Jeff Tweedy apresenta-se como um tipo pacato cuja voz é (vá-se lá saber porquê, que o timbre nem é parecido) confundida com a de Neil Young. Porém, no meio da pacatez e como tanta gente, tem também os seus demónios, que em canção se entrecruzam com os dos Estados Unidos. Cruel Country, do álbum homónimo, serviu de (esplêndida) revisitação de Ashes of American Flags, um quase lamento sobre os perigos do patrioteirismo e da falta de consciência crítica.
I Am Trying to Break Your Heart, da obra-prima Yankee Hotel Foxtrot, é um certidão de que os Wilco são uma espécie de The Band do último quarto de século. As nuances de estúdio não só não se perdem como são ampliadas, muito porque o apuro da banda vem também de um senhor baterista, Glenn Kotche, tornado membro exactamente neste álbum e que tirou a noite para dar uma plêiade de texturas à performance. À medida que o concerto decorre, descobrem-se mais camadas e pormenores que só uma banda fulgurante consegue construir. É que de virtuosos em estúdio mas merdosos ao vivo está o Inferno dos palcos cheio.
Não parecia provável que os Wilco fossem banda para arrancar grandes folias do público, mas ao tirarem Random Name Generator da cartol-, do boné de Tweedy, houve lugar a crowd surf. Consideremos o gesto como uma congratulação do público à excelente exibição da banda.
Tweedy tira o chapéu ao público em agradecimento, este mal sabendo que estava prestes a levar com uma dose ainda maior de grandeza na sequência Jesus, Etc. e Impossible Germany.
Na primeira, numa toada mais soul do que em disco, Tweedy prega o amor como força motriz da vida – com vocais seguidores na congregação minhota. Ao contrário da letra, não foram edifícios altos a tremer, mas as árvores e muitas das almas ali presentes.
Melhor era impossível em Impossible Germany. Não falamos dos grupos F e H do Mundial de 2018, mas sim do momento em que a banda se atirou à dita malha, num episódio gigante do concerto e de Coura.
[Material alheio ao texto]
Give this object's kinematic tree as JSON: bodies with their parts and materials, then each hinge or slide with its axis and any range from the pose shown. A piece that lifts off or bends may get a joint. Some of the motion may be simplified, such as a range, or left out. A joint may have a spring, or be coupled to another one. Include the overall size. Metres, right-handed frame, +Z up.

Caros senhores, tenham a certeza de que a letra mente, que vos estamos a ouvir. Ouvimos uma melodia cortante e uma sucessão de minutos de um solo de Cline que vale quatrocentos e cinquenta quilómetros de viagem e de Tweedy e Sansone a comporem o ramalhete – aquele entre o solo e o ritmo e este puramente no ritmo.
O caminho para a despedida fez-se com Dawned on Me, malhão que é uma montra de uma banda que faz o que quer e, por fim, com uma A Shot in the Arm que foi um pontapé nas ventas, um épico de pop psicadélica dos primeiros anos de Wilco aqui com uma transfusão de heartland rock. Na altura sem Cline, hoje com este a arrancar efeitos daqueles que tornam a canção numa majestosa malha cheia de elã.
Em disco ou ao vivo, os Wilco são como comer leitão de qualidade (o tronco nu é opcional): se a pele é já de si boa, o que vem a seguir é ainda melhor, com a batata frita da bateria de Kotche e os solos de Cline como o molho que enobrece o conjunto. O resultado final é satisfação geral.
Tal como quando acaba o leitão na travessa, fica o travo de que faltou mais qualquer coisa – e no caso de Wilco a lista é imensa, seja um clássico dos clássicos como War on War, uma You Never Know ou a novíssima Evicted. De qualquer modo, o que calhou foi incrível.
Os Wilco tentaram (e conseguiram) encher-nos o coração.